Entries with parts and joints:

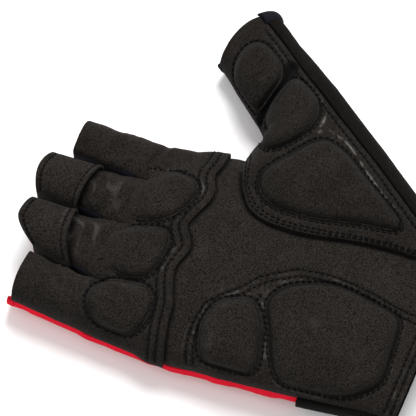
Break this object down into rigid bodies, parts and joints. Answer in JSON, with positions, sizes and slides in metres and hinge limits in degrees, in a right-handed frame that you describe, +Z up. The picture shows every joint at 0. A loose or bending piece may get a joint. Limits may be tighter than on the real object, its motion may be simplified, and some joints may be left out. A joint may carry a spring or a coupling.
{
  "type": "cycling glove",
  "caption": "Padded half-finger cycling glove for the right hand, suede palm with raised pads and pull tabs, stretch cloth back, lying palm up.",
  "frame": {"origin": "on the surface that the glove lies on, under the middle of its bounding box", "axes": "+X across the hand towards the thumb, +Y along the hand towards the fingertips, +Z up out of the palm"},
  "size_m": [0.1576, 0.1694, 0.0314],
  "materials": {
    "suede": "brown-black synthetic suede with a short mottled nap",
    "pad_suede": "brown-black synthetic suede stretched over foam",
    "red_knit": "red stretch knit",
    "navy_stretch": "dark navy stretch cloth",
    "strap": "matt black strap"
  },
  "bodies": {
    "root": {"palm_panel": "suede", "knuckle_panel": "suede", "thumb_panel": "suede", "thumb_side_strip": "suede", "tab_middle": "suede", "tab_ring": "suede", "pad_index": "pad_suede", "pad_ring": "pad_suede", "pad_little": "pad_suede", "pad_heel_small": "pad_suede", "pad_heel_large": "pad_suede", "pad_thumb_tip": "pad_suede", "pad_thumb_middle": "pad_suede", "pad_thumb_base": "pad_suede", "back_panel": "red_knit", "hem_band_little": "red_knit", "hem_band_ring": "red_knit", "hem_band_middle": "red_knit", "hem_band_index": "red_knit", "thumb_back": "navy_stretch", "gusset_ring_little": "navy_stretch", "gusset_middle_ring": "navy_stretch", "gusset_index_middle": "navy_stretch", "hem_band_thumb": "navy_stretch", "wrist_strap": "strap", "strap_closure": "strap"}
  },
  "joints": []
}
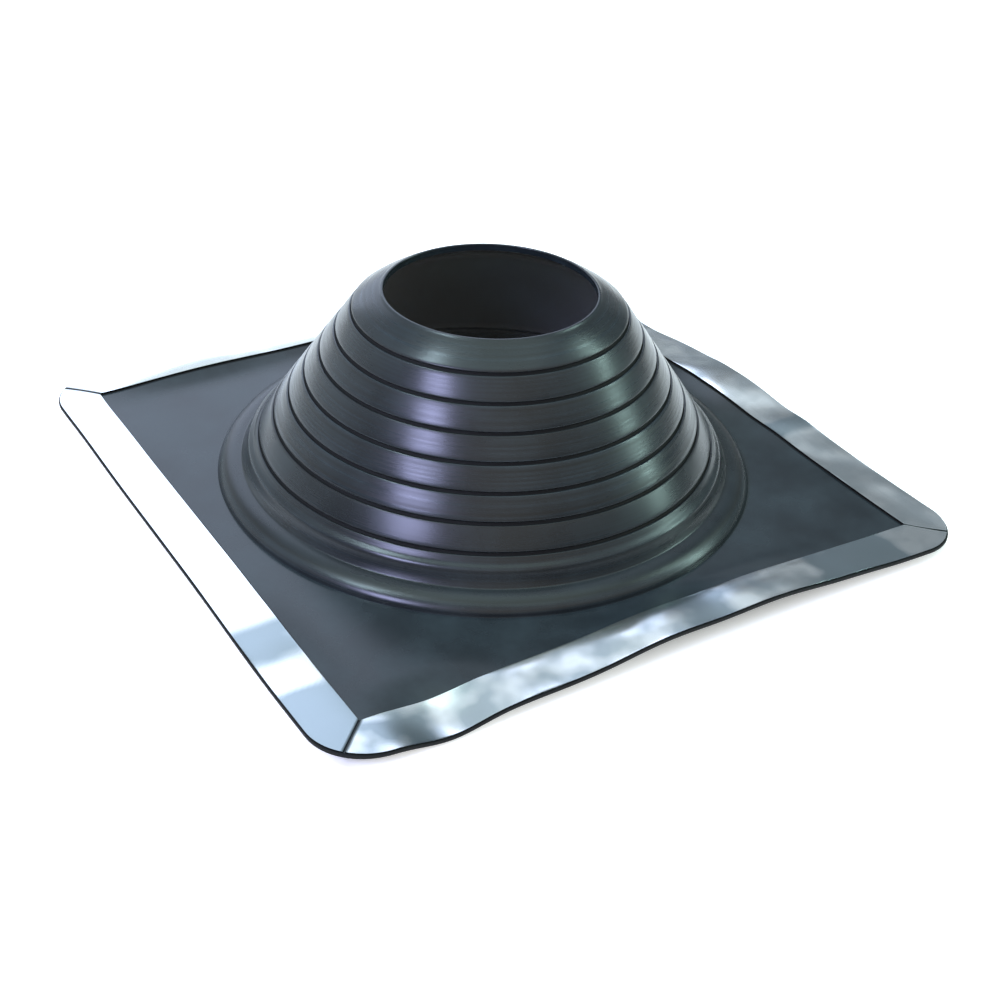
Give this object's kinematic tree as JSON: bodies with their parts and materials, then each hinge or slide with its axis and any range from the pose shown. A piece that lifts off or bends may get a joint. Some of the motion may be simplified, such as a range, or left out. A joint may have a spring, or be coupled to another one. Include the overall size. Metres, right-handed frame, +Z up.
{
  "type": "pipe flashing boot",
  "caption": "Square rubber roof flashing boot: grooved cone with round pipe opening, bead foot and wavy flange edged with soft aluminium strips.",
  "frame": {"origin": "on the cone's axis, at the level of the lowest point of the wavy border, which is the surface it rests on", "axes": "+Z up along the cone's axis, towards the pipe opening; X and Y along the sides of the square flange, front is -Y"},
  "size_m": [0.43, 0.43, 0.1302],
  "materials": {
    "rubber": "satin moulded rubber",
    "aluminium": "soft dead-annealed strip, slightly cloudy"
  },
  "bodies": {
    "root": {"boot": "rubber", "strip_front": "aluminium", "strip_right": "aluminium", "strip_back": "aluminium", "strip_left": "aluminium"}
  },
  "joints": []
}
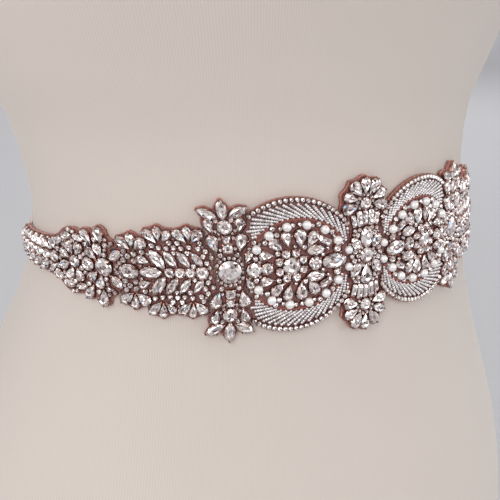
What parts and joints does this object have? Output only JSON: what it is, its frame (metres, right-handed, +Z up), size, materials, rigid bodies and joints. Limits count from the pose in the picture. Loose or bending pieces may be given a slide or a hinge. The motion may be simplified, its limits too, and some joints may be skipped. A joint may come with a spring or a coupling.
{
  "type": "bridal sash on limbless dress form",
  "caption": "Jewelled bridal sash of applique panels with a satin ribbon, worn round the waist of a smooth limbless dress form that stands on its flat base.",
  "frame": {"origin": "on the flat base of the dress form, under the middle of its waist", "axes": "+Z up, +X to the wearer's left, and the front faces -Y"},
  "size_m": [0.3282, 0.2763, 0.67],
  "materials": {
    "rose_backing": "rose backing set with silver stones and pearls",
    "blush_satin": "satin",
    "form_cover": "smooth fine-knit cover"
  },
  "bodies": {
    "root": {"applique_centre": "rose_backing", "applique_medallion_left": "rose_backing", "applique_medallion_right": "rose_backing", "applique_cross_left": "rose_backing", "applique_cross_right": "rose_backing", "applique_branch_left": "rose_backing", "applique_branch_right": "rose_backing", "applique_end_left": "rose_backing", "applique_end_right": "rose_backing", "ribbon_left": "blush_satin", "ribbon_right": "blush_satin", "dress_form": "form_cover"}
  },
  "joints": []
}
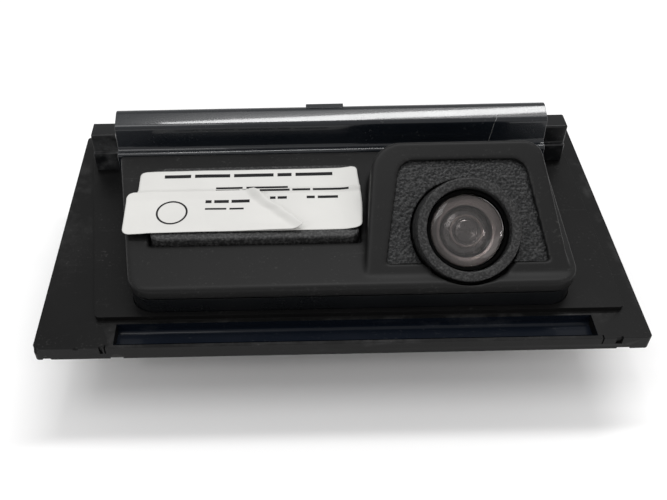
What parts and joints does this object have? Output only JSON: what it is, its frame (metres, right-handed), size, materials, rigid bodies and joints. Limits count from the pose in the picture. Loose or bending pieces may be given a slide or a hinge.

Exercise instructions ::
Quote every line of the data, word for word.

Written answer ::
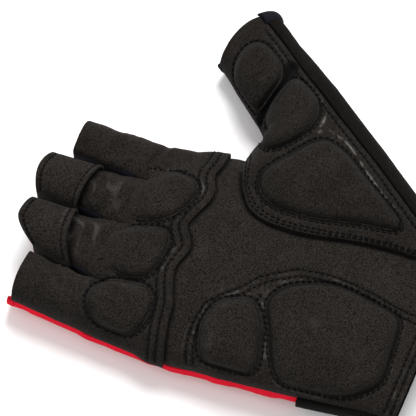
Break this object down into rigid bodies, parts and joints. Answer in JSON, with positions, sizes and slides in metres and hinge limits in degrees, in a right-handed frame that you describe, +Z up. The picture shows every joint at 0. A loose or bending piece may get a joint. Limits may be tighter than on the real object, its motion may be simplified, and some joints may be left out. A joint may carry a spring or a coupling.
{
  "type": "cycling glove",
  "caption": "Padded half-finger cycling glove for the right hand, suede palm with raised pads and pull tabs, stretch cloth back, lying palm up.",
  "frame": {"origin": "on the surface that the glove lies on, under the middle of its bounding box", "axes": "+X across the hand towards the thumb, +Y along the hand towards the fingertips, +Z up out of the palm"},
  "size_m": [0.1576, 0.1694, 0.0314],
  "materials": {
    "suede": "brown-black synthetic suede with a short mottled nap",
    "pad_suede": "brown-black synthetic suede stretched over foam",
    "red_knit": "red stretch knit",
    "navy_stretch": "dark navy stretch cloth",
    "strap": "matt black strap"
  },
  "bodies": {
    "root": {"palm_panel": "suede", "knuckle_panel": "suede", "thumb_panel": "suede", "thumb_side_strip": "suede", "tab_middle": "suede", "tab_ring": "suede", "pad_index": "pad_suede", "pad_ring": "pad_suede", "pad_little": "pad_suede", "pad_heel_small": "pad_suede", "pad_heel_large": "pad_suede", "pad_thumb_tip": "pad_suede", "pad_thumb_middle": "pad_suede", "pad_thumb_base": "pad_suede", "back_panel": "red_knit", "hem_band_little": "red_knit", "hem_band_ring": "red_knit", "hem_band_middle": "red_knit", "hem_band_index": "red_knit", "thumb_back": "navy_stretch", "gusset_ring_little": "navy_stretch", "gusset_middle_ring": "navy_stretch", "gusset_index_middle": "navy_stretch", "hem_band_thumb": "navy_stretch", "wrist_strap": "strap", "strap_closure": "strap"}
  },
  "joints": []
}
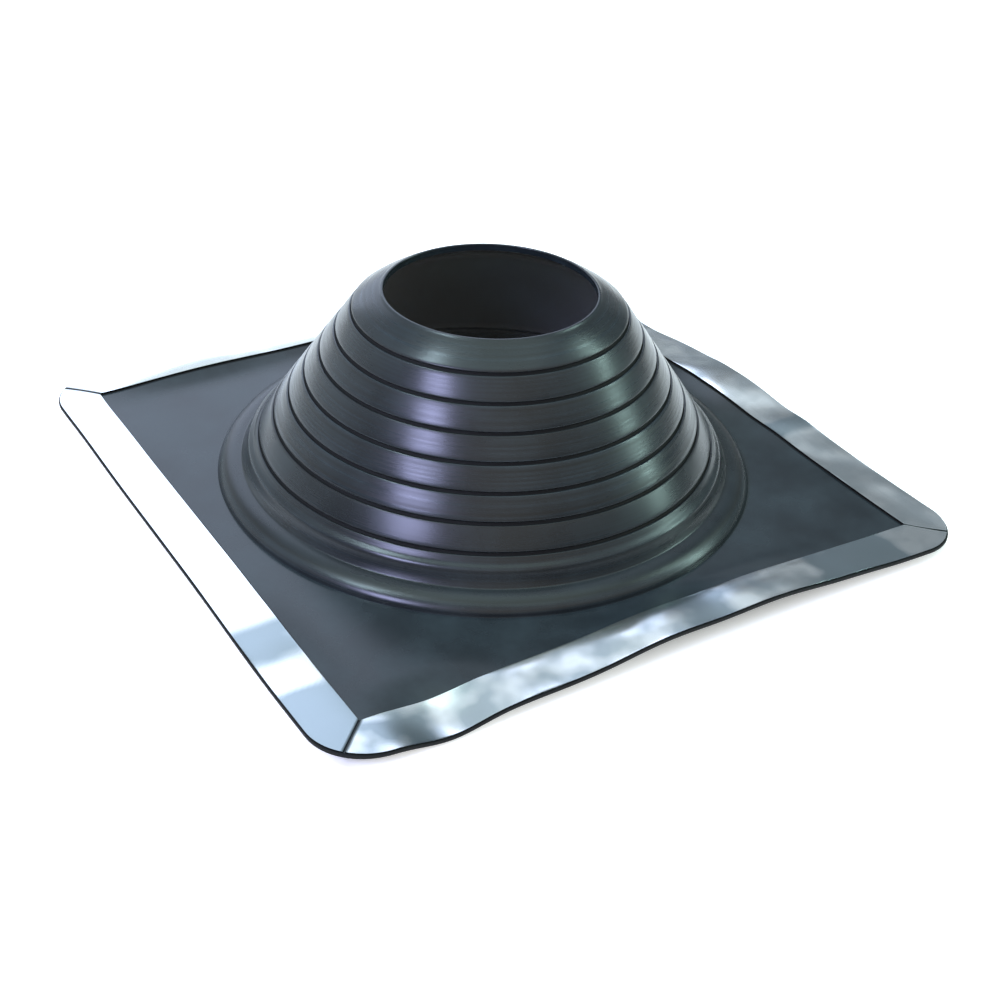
Give this object's kinematic tree as JSON: bodies with their parts and materials, then each hinge or slide with its axis and any range from the pose shown. A piece that lifts off or bends may get a joint. Some of the motion may be simplified, such as a range, or left out. A joint may have a spring, or be coupled to another one. Include the overall size. Metres, right-handed frame, +Z up.
{
  "type": "pipe flashing boot",
  "caption": "Square rubber roof flashing boot: grooved cone with round pipe opening, bead foot and wavy flange edged with soft aluminium strips.",
  "frame": {"origin": "on the cone's axis, at the level of the lowest point of the wavy border, which is the surface it rests on", "axes": "+Z up along the cone's axis, towards the pipe opening; X and Y along the sides of the square flange, front is -Y"},
  "size_m": [0.43, 0.43, 0.1302],
  "materials": {
    "rubber": "satin moulded rubber",
    "aluminium": "soft dead-annealed strip, slightly cloudy"
  },
  "bodies": {
    "root": {"boot": "rubber", "strip_front": "aluminium", "strip_right": "aluminium", "strip_back": "aluminium", "strip_left": "aluminium"}
  },
  "joints": []
}
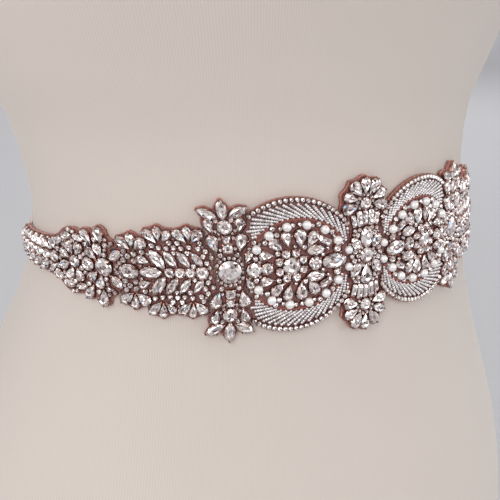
What parts and joints does this object have? Output only JSON: what it is, its frame (metres, right-handed, +Z up), size, materials, rigid bodies and joints. Limits count from the pose in the picture. Loose or bending pieces may be given a slide or a hinge. The motion may be simplified, its limits too, and some joints may be skipped. A joint may come with a spring or a coupling.
{
  "type": "bridal sash on limbless dress form",
  "caption": "Jewelled bridal sash of applique panels with a satin ribbon, worn round the waist of a smooth limbless dress form that stands on its flat base.",
  "frame": {"origin": "on the flat base of the dress form, under the middle of its waist", "axes": "+Z up, +X to the wearer's left, and the front faces -Y"},
  "size_m": [0.3282, 0.2763, 0.67],
  "materials": {
    "rose_backing": "rose backing set with silver stones and pearls",
    "blush_satin": "satin",
    "form_cover": "smooth fine-knit cover"
  },
  "bodies": {
    "root": {"applique_centre": "rose_backing", "applique_medallion_left": "rose_backing", "applique_medallion_right": "rose_backing", "applique_cross_left": "rose_backing", "applique_cross_right": "rose_backing", "applique_branch_left": "rose_backing", "applique_branch_right": "rose_backing", "applique_end_left": "rose_backing", "applique_end_right": "rose_backing", "ribbon_left": "blush_satin", "ribbon_right": "blush_satin", "dress_form": "form_cover"}
  },
  "joints": []
}
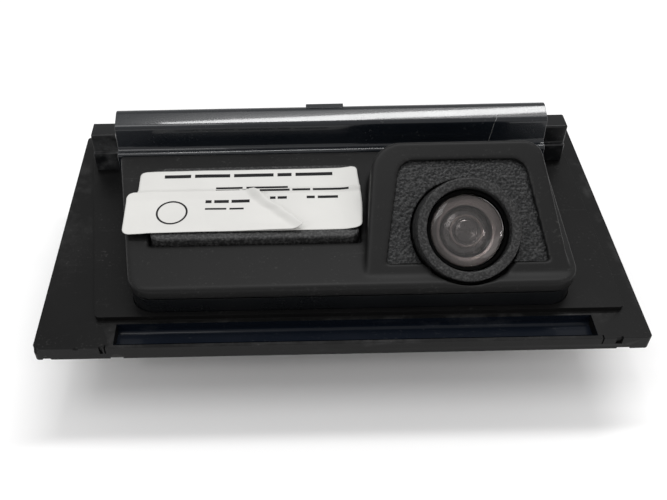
What parts and joints does this object have? Output only JSON: what it is, its frame (metres, right-handed), size, materials, rigid bodies and joints. Limits count from the pose in the picture. Loose or bending pieces may be given a slide or a hinge.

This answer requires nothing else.